Most particularly, I am pleased to note that the conference agenda includes topics whose common denominator is regional cooperation. I am looking forward with keen interest to the debates on this chapter, and I wish to stress the special connotation they carry for us. This, in respect of both Romania’s vocation for regional stability and the contribution which the SIE had, in its turn, to initiating the Conference of Intelligence Services of South-East Europe (May 2002).

I insist on the axiomatic truth that could stand out as the motto or methodological landmark of this conference, namely that the concerted regional approach - in a well-defined and pragmatically-oriented framework - to cross-border threats, be they diffuse or sectorial, can successfully defuse any burgeoning disagreement.

Bearing in mind the experience of the multilateral meeting of the intelligence and security services of South-East Europe and its significant success, demonstrated by the adoption of a common code of conduct, I may rightfully say that placing regional cooperation central to the debates, in this context too, is an extremely welcome initiative.
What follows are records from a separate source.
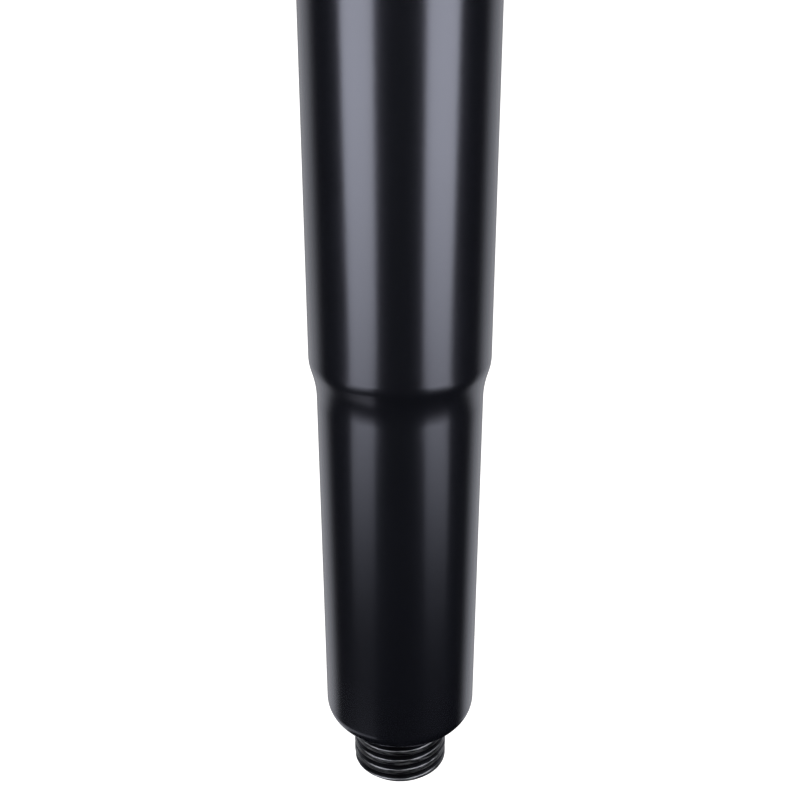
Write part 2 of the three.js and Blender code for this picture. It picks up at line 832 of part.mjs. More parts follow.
// A pin straight across the mast, a little short of the outer faces that it comes through
function crossPin(name, radius, outerRadius, height) {
  return piece(name, crossBar(radius, outerRadius - seatGap, quarterTurn, height), brightSteel);
}

function headSleeve() {
  const bore = mastRadius + pressGap;
  const sleeve = turned([
    [bore, -headLength],
    [headRadius - headEdge, -headLength],
    [headRadius, -headLength + headEdge],
    [headRadius, -headEdge],
    [headRadius - headEdge, 0],
    [bore, 0],
  ], tubeFacets);
  const pinHole = crossBar(headPinRadius + pressGap, headRadius + overrun, quarterTurn, -headLength / 2);
  return piece("head_sleeve", sleeve.subtract(pinHole), powderCoat);
}

function headCap() {
  const spigot = mastBore - pressGap;
  const brim = headRadius - headEdge;
  const roundCentre = [brim - headCapRound, headCapHeight + pressGap - headCapRound];
  const profile = [
    [0, -headCapSpigot],
    [spigot, -headCapSpigot],
    [spigot, pressGap],
    [brim, pressGap],
    ...arc(roundCentre, headCapRound, 0, quarterTurn, 4),
    [0, headCapHeight + pressGap],
  ];
  return piece("head_cap", turned(profile, tubeFacets), gripPlastic);
}

function at(height, pieces) {
  const group = new THREE.Group();
  group.position.z = height;
  group.add(...pieces);
  return group;
}

const clamp = outward(0, lockHeight, [
  clampInsert(),
  clampShoe(),
  clampScrew(),
  clampKnob(),
  knobCap(),
]);
const plunger = outward(Math.PI, lockHeight, [
  plungerSleeve(),
  plungerPin(),
  plungerSpring(),
  plungerGrip(),
  plungerClip(),
  gripCap(),
]);
const collar = at(tubeTop, [
  guideLiner(),
  clampCollar(),
  outward(quarterTurn, screwHeight, [collarScrew("collar_screw_back")]),
  outward(-quarterTurn, screwHeight, [collarScrew("collar_screw_front")]),
  clamp,
  plunger,
]);
const mast = at(mastFoot, [
  mastTube(),
  mastEndPlug(),
  glideRing(),
  crossPin("end_plug_pin", endPlugPinRadius, mastRadius, endPlugSpigot / 2),
]);
const head = at(mastTop, [
  headSleeve(),
  headCap(),
  crossPin("head_sleeve_pin", headPinRadius, headRadius, -headLength / 2),
]);

const pole = new THREE.Group();
pole.add(lowerTube(), threadedStud(), collar, mast, head);
export default pole;
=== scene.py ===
import bmesh
import bpy
import json
import math
from mathutils import Matrix, Vector


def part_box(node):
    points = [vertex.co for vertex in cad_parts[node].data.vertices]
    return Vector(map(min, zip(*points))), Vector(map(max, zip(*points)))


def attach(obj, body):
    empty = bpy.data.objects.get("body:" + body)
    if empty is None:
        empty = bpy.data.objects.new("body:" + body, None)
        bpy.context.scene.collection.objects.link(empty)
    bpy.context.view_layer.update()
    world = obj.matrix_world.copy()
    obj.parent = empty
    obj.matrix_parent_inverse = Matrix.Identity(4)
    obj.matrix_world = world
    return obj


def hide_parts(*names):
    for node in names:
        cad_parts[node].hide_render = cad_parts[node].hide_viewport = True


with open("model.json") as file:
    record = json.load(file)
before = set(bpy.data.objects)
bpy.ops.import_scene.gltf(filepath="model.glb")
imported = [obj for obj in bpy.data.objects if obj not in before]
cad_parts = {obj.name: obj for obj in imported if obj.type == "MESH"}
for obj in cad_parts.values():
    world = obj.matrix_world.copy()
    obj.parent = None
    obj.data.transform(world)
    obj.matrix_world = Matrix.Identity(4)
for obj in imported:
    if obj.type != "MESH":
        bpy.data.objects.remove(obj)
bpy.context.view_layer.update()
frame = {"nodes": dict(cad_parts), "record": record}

mm = 0.001
quarterTurn = math.pi / 2
fullTurn = 2 * math.pi
pressGap = 0.1 * mm  # drawn between pieces that are pressed together
near = 0.01 * mm  # radii and heights this close count as the same
firstColour, secondColour, mixedColour = 6, 7, 2  # the colour sockets of a Mix node
slotOf = {part["node"]: part["material_slot"] for part in frame["record"]["subparts"]}
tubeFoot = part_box("lower_tube")[0].z
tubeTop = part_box("lower_tube")[1].z
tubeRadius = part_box("lower_tube")[1].x
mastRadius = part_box("mast_tube")[1].x
lockHeight = sum(corner.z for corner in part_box("clamp_knob_cap")) / 2


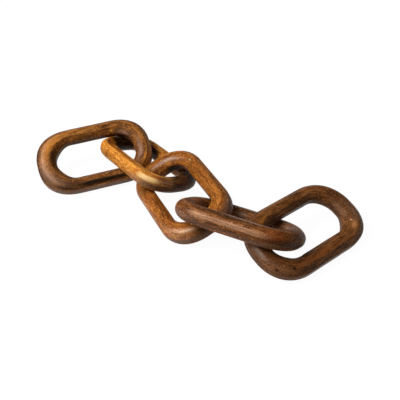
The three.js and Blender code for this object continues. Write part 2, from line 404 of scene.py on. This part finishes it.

In support of the opportune character of such demarches, I would add that the debate on regional cooperation allows not only for the development of common theoretical and practical formulae for cooperation, answering simultaneously to the acute need for security that Romania, and other states of its region, now feel, but is, above anything else, an essential stage in evolving a global approach of the intelligence and security services to the challenges of the international security environment of the 21st century.

To conclude, allow me to reiterate my satisfaction with the fact that we are about to address the core of this inciting conference already with the sense of an equal dedication and of an already tangible consistent acquis that foretells the feasibility and efficiency of our future work-together in assessing risks and achieving common stability and security.